Anyway I of course bring this up because Dream Fears in a nutshell, in a nutshell, is a jam game. Its entry page says it was written in a day, it apologizes twice for being shitty, and the author admits they had no time. Judged in jam terms, and given those constraints, it’s actually not bad! It’s got a single idea that I haven’t seen before – what if you did a parser game as a completely linear audiovisual spectacle, where at regular points the main character (a blocky sort of Minecraft fellow soaring through a neon-soaked nightmare and confronting his fears) finds his progress blocked by a prompt that tells you what you need to type next. If you type the required phrase, you move on to the next bit; if you don’t, well, you can always just type it again.
That’s it. That’s the game, modulo one late “twist” where you’re given a purely cosmetic choice of which of your top three fears you want to face as the final boss.
This is a novel idea – I’ve never come across it before – and I’m not sure whether that last decision-point is meant as a joke, but I certainly found it funny. But it’s also not an idea that cries out for expanding or deeper examination; it’s just a jam idea, quick and to the point.
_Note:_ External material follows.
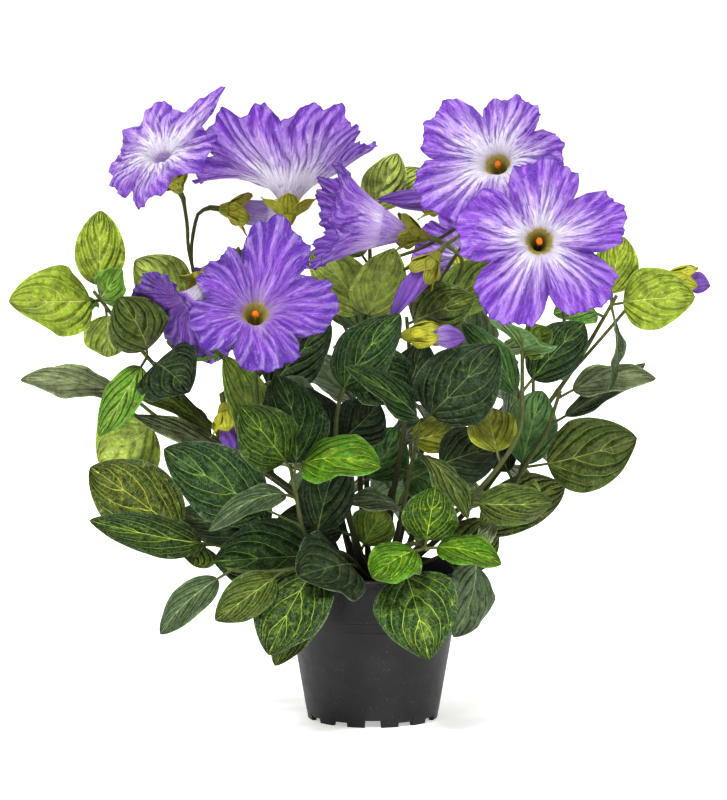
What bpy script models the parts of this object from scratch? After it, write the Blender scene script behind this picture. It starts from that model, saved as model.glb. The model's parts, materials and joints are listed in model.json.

Judged in comp terms, it’s clearly a fiasco.
How are we to resolve the dichotomy? Is there a Hegelian synthesis allowing us to transcend this seemingly ineluctable dialectic? I dunno man, I sure can’t think of one. I think it’s kind of cool that experiments like this end up in ParserComp; it’s certainly worth the five minutes it takes to play. But at the same time, I feel bad for well-meaning jam-oriented authors who unwittingly wander into what I’m sure is a buzz-saw of negative criticism. And, well, I have to cop to being part of that buzz-saw, because I can’t say I rated Dream Fears well. So I guess I’ll just post this review as an almost-apology, and shelve the conundrum until it inevitably recurs next year.
This game is written in Unity engine. It uses Roblox-like characters to tell a brief story of a man sleeping and dreaming and confronting his fears.
This game technically uses a parser but in actuality the game tells you what to type at every step, waiting until you type it correctly before moving on. There are about 10 opportunities to type. In one of them, you get to make a choice.
The graphics are amusing, although the game says they were made in one day.
Overall:
+Polish: No bugs
+Descriptiveness: The text is barebones, but the art helps
-Interactivity: Very little
-Would I play again? Don't enjoy Unreal Engine very much
-Emotional impact: Kind of muted by long slow timed sequences.